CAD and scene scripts
== == ==

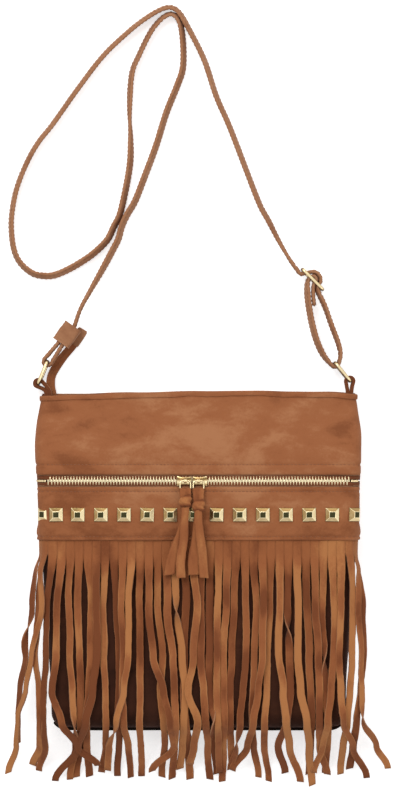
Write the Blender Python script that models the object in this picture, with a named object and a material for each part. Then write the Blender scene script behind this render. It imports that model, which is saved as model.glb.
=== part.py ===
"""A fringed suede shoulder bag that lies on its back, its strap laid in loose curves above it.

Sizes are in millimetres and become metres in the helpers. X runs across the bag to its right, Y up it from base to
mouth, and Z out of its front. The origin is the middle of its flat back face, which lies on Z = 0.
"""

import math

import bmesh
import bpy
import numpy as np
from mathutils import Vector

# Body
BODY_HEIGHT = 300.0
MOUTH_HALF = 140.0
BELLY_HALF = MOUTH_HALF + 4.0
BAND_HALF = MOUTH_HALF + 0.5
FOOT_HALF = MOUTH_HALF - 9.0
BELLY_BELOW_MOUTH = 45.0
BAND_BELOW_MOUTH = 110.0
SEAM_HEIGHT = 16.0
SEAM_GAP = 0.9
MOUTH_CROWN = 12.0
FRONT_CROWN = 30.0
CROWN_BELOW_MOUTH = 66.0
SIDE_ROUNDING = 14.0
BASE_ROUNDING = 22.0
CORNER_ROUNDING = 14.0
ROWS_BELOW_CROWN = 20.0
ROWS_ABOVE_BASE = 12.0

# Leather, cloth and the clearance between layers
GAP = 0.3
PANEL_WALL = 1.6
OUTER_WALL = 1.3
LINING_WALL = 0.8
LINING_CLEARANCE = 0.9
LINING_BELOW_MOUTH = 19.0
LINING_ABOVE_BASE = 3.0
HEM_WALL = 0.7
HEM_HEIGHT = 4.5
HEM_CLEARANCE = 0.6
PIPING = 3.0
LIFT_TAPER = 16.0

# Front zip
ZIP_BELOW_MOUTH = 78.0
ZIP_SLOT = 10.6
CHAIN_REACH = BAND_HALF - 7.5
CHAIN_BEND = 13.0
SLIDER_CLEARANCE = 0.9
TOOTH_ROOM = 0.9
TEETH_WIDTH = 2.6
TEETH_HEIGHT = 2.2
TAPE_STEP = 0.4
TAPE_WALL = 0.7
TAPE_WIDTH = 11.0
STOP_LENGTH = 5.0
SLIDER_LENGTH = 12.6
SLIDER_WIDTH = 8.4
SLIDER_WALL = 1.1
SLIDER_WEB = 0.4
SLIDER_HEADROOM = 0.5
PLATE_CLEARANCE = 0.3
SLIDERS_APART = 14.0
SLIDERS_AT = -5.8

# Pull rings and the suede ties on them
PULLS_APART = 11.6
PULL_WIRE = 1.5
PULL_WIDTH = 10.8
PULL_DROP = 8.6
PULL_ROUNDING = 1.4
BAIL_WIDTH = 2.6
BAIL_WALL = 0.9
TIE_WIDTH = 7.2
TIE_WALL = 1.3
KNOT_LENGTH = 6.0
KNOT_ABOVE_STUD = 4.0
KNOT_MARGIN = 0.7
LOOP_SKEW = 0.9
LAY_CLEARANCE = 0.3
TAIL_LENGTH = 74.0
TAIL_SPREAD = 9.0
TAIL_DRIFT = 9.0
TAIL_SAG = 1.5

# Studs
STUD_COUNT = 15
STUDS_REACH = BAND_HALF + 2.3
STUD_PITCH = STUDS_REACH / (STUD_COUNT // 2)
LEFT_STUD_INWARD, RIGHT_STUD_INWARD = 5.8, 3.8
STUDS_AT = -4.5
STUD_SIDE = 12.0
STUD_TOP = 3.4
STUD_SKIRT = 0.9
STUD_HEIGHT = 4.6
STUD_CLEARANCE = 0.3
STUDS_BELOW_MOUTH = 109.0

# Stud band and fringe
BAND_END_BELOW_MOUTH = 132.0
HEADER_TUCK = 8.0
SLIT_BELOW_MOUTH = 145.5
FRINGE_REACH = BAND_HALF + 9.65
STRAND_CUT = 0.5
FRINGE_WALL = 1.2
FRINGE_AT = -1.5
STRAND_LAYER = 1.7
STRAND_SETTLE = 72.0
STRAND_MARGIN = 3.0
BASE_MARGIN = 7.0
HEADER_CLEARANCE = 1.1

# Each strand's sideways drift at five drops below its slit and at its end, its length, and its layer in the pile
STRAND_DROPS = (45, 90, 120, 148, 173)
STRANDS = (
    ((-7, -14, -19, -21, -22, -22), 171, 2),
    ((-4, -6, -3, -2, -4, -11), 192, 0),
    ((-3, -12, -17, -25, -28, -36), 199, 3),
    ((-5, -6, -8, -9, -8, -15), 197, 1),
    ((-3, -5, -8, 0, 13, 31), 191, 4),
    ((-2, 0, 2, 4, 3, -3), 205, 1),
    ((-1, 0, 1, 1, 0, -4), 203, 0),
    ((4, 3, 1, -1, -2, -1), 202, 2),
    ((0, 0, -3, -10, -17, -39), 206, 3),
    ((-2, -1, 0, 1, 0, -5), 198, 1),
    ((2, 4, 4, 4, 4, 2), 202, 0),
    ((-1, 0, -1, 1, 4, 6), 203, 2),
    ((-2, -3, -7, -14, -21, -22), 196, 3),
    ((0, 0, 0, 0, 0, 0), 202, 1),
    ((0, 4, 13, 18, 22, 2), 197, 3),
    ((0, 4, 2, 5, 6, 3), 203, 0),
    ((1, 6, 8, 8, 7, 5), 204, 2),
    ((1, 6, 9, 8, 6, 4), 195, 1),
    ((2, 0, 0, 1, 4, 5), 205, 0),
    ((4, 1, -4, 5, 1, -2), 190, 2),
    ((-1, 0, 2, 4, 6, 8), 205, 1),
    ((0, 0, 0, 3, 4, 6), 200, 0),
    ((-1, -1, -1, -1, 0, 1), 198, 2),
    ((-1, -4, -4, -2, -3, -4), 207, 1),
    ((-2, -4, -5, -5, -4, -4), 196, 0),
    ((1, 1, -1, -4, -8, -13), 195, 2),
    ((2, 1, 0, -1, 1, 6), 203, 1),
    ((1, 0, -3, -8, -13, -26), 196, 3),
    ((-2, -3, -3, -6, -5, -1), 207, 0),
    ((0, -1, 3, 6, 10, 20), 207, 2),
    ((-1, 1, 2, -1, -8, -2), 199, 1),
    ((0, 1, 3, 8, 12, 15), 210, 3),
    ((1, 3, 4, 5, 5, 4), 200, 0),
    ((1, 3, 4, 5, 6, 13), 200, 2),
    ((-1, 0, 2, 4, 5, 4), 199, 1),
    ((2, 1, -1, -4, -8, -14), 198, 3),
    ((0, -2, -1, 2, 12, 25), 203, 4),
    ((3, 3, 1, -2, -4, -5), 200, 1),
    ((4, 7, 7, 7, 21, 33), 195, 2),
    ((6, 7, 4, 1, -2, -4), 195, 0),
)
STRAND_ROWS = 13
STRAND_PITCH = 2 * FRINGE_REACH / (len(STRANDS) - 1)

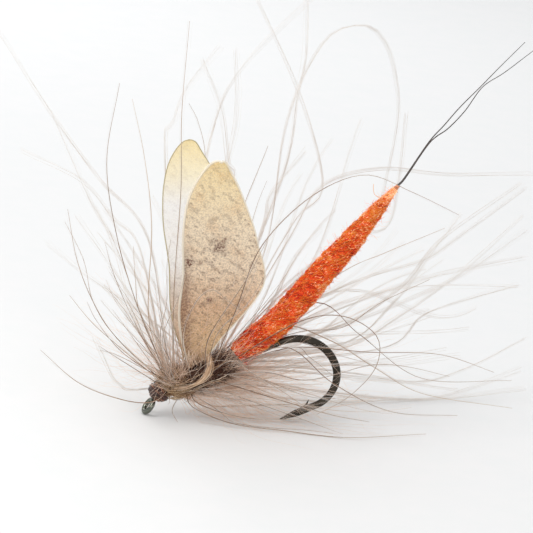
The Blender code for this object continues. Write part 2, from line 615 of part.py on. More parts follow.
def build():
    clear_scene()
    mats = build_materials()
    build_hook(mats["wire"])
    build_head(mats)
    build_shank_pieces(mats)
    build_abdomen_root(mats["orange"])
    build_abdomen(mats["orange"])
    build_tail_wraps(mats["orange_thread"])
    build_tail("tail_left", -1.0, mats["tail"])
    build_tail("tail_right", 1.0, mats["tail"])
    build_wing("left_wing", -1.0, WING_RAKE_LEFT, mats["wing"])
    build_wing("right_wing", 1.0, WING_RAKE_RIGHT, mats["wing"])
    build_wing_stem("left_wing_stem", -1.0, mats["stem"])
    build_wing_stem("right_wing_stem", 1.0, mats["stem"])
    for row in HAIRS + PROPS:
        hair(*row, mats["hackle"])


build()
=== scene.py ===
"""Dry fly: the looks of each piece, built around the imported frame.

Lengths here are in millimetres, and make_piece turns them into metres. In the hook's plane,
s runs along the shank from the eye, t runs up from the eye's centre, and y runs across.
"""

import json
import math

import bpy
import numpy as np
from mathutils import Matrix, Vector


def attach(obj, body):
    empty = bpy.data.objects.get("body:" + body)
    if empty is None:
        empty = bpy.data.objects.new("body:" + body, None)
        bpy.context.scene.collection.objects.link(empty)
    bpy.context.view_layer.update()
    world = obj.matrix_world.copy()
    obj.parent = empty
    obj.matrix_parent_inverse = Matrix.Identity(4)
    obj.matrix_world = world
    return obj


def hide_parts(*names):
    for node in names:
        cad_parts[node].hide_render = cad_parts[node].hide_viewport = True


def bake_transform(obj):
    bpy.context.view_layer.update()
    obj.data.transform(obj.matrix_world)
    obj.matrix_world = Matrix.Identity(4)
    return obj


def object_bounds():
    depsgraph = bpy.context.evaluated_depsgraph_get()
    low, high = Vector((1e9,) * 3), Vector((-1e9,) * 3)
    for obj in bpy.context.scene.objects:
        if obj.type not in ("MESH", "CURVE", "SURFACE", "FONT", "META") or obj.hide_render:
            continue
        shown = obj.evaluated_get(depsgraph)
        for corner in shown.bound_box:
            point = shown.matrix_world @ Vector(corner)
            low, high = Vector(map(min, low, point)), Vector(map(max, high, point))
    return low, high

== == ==

### Exercise aim
Copy verbatim the line that contains "build_head(mats)", the line that contains "obj.matrix_parent_inverse = Matrix.Identity(4)", and all lines between them.

### Result below
    build_head(mats)
    build_shank_pieces(mats)
    build_abdomen_root(mats["orange"])
    build_abdomen(mats["orange"])
    build_tail_wraps(mats["orange_thread"])
    build_tail("tail_left", -1.0, mats["tail"])
    build_tail("tail_right", 1.0, mats["tail"])
    build_wing("left_wing", -1.0, WING_RAKE_LEFT, mats["wing"])
    build_wing("right_wing", 1.0, WING_RAKE_RIGHT, mats["wing"])
    build_wing_stem("left_wing_stem", -1.0, mats["stem"])
    build_wing_stem("right_wing_stem", 1.0, mats["stem"])
    for row in HAIRS + PROPS:
        hair(*row, mats["hackle"])


build()
=== scene.py ===
"""Dry fly: the looks of each piece, built around the imported frame.

Lengths here are in millimetres, and make_piece turns them into metres. In the hook's plane,
s runs along the shank from the eye, t runs up from the eye's centre, and y runs across.
"""

import json
import math

import bpy
import numpy as np
from mathutils import Matrix, Vector


def attach(obj, body):
    empty = bpy.data.objects.get("body:" + body)
    if empty is None:
        empty = bpy.data.objects.new("body:" + body, None)
        bpy.context.scene.collection.objects.link(empty)
    bpy.context.view_layer.update()
    world = obj.matrix_world.copy()
    obj.parent = empty
    obj.matrix_parent_inverse = Matrix.Identity(4)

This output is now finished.